### [Exercise brief]
Work through the data below and give the number of lines holding "frame", nothing more.

### [Data records]
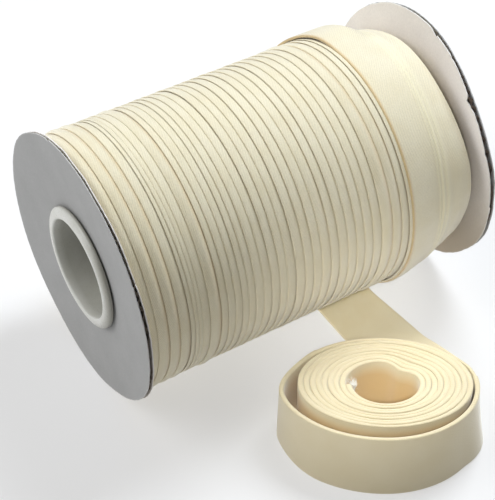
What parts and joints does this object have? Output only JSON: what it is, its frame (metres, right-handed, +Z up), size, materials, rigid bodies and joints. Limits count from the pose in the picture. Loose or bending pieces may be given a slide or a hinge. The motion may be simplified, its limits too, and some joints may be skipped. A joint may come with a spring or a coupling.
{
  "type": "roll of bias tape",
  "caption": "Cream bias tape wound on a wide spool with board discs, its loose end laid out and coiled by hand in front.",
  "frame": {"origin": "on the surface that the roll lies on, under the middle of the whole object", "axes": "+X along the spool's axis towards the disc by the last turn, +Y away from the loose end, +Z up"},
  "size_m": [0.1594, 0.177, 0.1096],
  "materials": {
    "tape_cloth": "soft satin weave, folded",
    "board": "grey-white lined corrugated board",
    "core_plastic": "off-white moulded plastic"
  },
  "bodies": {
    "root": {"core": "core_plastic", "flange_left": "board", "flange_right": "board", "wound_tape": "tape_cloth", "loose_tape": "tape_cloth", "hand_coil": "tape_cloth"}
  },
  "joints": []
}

* * *

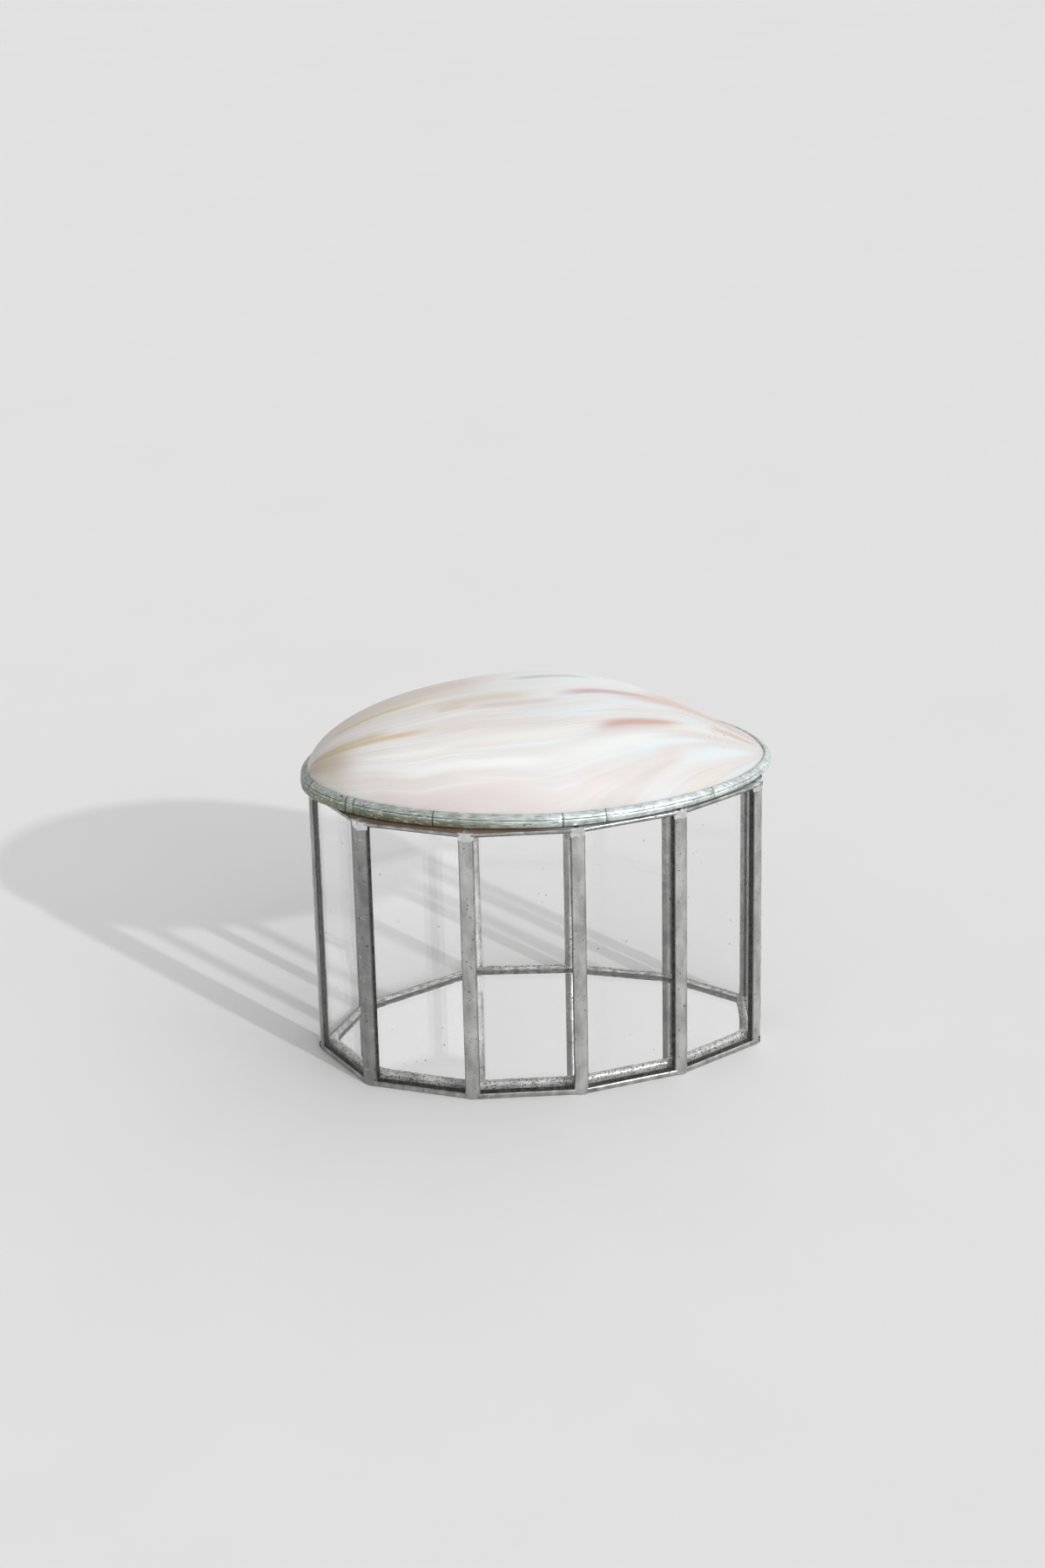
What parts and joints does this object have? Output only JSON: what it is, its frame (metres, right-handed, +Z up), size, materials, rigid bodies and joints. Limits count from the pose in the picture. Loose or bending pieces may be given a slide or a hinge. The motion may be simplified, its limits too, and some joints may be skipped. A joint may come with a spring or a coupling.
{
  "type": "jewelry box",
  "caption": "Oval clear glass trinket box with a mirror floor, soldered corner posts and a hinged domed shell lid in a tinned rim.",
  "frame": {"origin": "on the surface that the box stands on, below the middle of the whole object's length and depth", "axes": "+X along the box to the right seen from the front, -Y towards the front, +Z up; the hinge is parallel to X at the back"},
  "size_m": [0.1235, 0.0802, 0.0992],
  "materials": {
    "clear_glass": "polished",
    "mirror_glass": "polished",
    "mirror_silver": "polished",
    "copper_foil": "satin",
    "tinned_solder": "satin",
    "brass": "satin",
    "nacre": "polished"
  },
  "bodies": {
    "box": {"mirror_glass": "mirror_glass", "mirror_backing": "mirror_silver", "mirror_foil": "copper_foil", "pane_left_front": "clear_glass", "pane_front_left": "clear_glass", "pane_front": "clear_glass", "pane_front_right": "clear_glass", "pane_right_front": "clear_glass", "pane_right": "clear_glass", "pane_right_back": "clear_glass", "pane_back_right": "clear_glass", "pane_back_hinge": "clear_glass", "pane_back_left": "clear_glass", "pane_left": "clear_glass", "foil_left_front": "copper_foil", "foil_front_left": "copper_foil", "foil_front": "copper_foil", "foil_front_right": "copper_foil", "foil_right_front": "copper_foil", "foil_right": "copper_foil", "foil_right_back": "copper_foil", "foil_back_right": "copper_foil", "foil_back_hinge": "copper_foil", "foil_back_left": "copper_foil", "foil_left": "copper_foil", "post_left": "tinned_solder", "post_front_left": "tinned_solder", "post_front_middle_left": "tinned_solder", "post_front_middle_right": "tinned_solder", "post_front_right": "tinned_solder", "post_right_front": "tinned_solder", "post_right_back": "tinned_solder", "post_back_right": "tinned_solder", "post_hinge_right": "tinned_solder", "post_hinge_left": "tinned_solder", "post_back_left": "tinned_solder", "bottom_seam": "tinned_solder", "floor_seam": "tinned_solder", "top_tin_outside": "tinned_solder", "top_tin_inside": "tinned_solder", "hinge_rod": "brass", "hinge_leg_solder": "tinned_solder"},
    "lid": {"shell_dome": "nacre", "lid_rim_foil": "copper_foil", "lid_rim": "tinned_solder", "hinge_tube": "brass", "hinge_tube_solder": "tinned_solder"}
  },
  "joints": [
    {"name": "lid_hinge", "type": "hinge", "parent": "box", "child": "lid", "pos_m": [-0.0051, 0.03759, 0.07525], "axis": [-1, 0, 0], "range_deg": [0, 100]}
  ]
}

### [Written response]
4